Turks and Caicos Islanders
Turks and Caicos Islanders
ETHNONYMS: none
The Turks and Caicos Islands are a British dependency consisting of forty islands—only eight of which are inhabited—located at the southern end of the Bahamas and north of Hispaniola. The total land area of these low coral and limestone islands is 430 square kilometers; only 2 percent of the land is arable. The Turks Islands are all much smaller than each of the five largest Caicos Islands. Early salt producers had deforested much of Grand Turk, Salt Cay, and South Caicos in the belief that trees bring rain. Precipitation ranges from 100 to 150 centimeters annually, most of it falling in the wet season (May through October). The temperature ranges between 16° C and 32° C.
Most of the 9,761 (1990) residents of the colony, who call themselves "Belongers," are descendants of African slaves. There is also a large population of illegal immigrants who work in the tourist industry; many illegal immigrants were deported in 1985 because of their social-welfare costs to the government. Forty-two percent of the Turks and Caicos islanders are Baptists, 19 percent are Methodist, and the rest are Anglican, Catholic, Church of God, and Seventh Day Adventist. The birthrate is 25.5 per thousand, infant mortality is 24 per thousand, and life expectancy is just over 70 years.

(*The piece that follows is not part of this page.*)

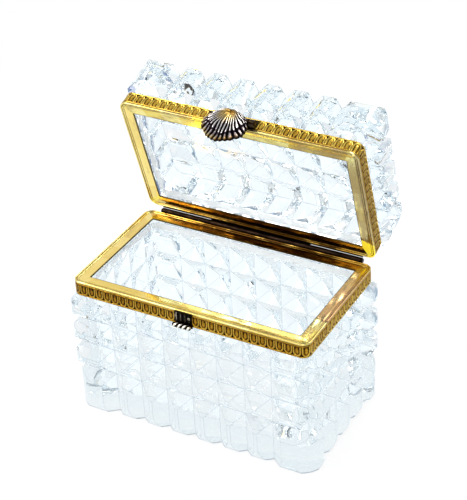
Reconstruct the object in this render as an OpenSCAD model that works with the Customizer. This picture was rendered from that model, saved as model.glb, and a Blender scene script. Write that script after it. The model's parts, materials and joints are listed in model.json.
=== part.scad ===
/* [Brass frame] */
// Length of the brass frames, left to right
frame_len = 140; // [110:1:180]
// Depth of the brass frames, front to back
frame_dep = 79.5; // [65:0.5:110]
// Corner radius of the frames seen from above
frame_r = 5; // [3:0.5:7]
// Height of the stamped band on each frame
band_h = 8.75; // [6:0.25:12]
// Thickness of the stamped band over its edge beads
band_t = 1.0; // [0.8:0.1:1.4]
// Depth of the sunk frieze between the edge beads
frieze_sink = 0.4; // [0.2:0.05:0.5]
// Height of the bead along the band's free edge
bead_h = 0.8; // [0.5:0.1:1.2]
// Width of the flat flange that covers the glass edge
flange_w = 7.5; // [6:0.25:9]
// Thickness of the flange
flange_t = 0.8; // [0.6:0.1:1.2]
// Width of the raised outer rim on the flange
rim_w = 2.6; // [1.5:0.1:4]
// Height of the raised rim above the flange
rim_step = 0.5; // [0.2:0.1:0.8]
// Inner corner radius of the raised rim
rim_r = 3; // [2:0.1:4]
// Corner radius of the flange's opening
inner_r = 1; // [0.5:0.1:2]
// Gap between the two rims with the lid closed
joint_gap = 0.2; // [0.1:0.05:0.5]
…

The islands were populated by Indians at the time of contact, but because of disease and slavery none survived past the mid-sixteenth century. The first Europeans to live on the islands were pirates, who used them as a base from which to attack Spanish shipping as it passed by. The first settlers were Bermudans who collected salt. They fought off invaders from the Bahamas, Spain, and France, although a second French attack in 1764 was successful, and the Bermudans were sent to Haiti. The British later gained control and have held it ever since. A governor was installed in 1972, and a constitution was approved in 1976. The Turks and Caicos legislature has two houses, and there is also a Supreme Court. In 1985 the chief minister, the minister of commerce and development, and another official were arrested in Miami on drug-related charges, an event that reduced investor confidence in the colony.
The economy of the islands has long been weak, owing in large part to poor infrastructure, the collapse of the salt industry in 1964, and the closure of a U.S. Navy base in 1983. Almost all consumer goods are imported, and even water is in short supply. There is some fishing, primarily for lobsters and conchs, which are exported to the United States and the United Kingdom. During the 1960s and 1970s, many people left the islands to find employment in the United States or the Bahamas. Offshore companies, particularly banks and other financial institutions, arrived in force in the 1980s, attracted by the absence of taxes on income, capital gains, and business; by 1990 there were more than 9,000 offshore companies registered in the Turks and Caicos Islands. This development, along with the growth of the tourist industry spurred by the construction of a new airport and hotels, brought back most of those who had left in the 1960s and 1970s, as well as laborers from Haiti and the Dominican Republic. Nevertheless, the colony has yet to become financially self-supporting; it still receives moneys from London, the European Community, the European Investment Bank, and the Caribbean Development Bank. The U.K. government has tried to improve economic productivity by privatizing industry.
Bibliography
Boultbee, Paul G. (1991). Turks and Caicos Islands. Santa Barbara, Calif.: ABC-Clio.
McElroy, Jerome L., and Klaus de Albuquerque (1988). "Migration Transition in Small Northern and Eastern Caribbean States." International Migration Review 22(3): 30-57.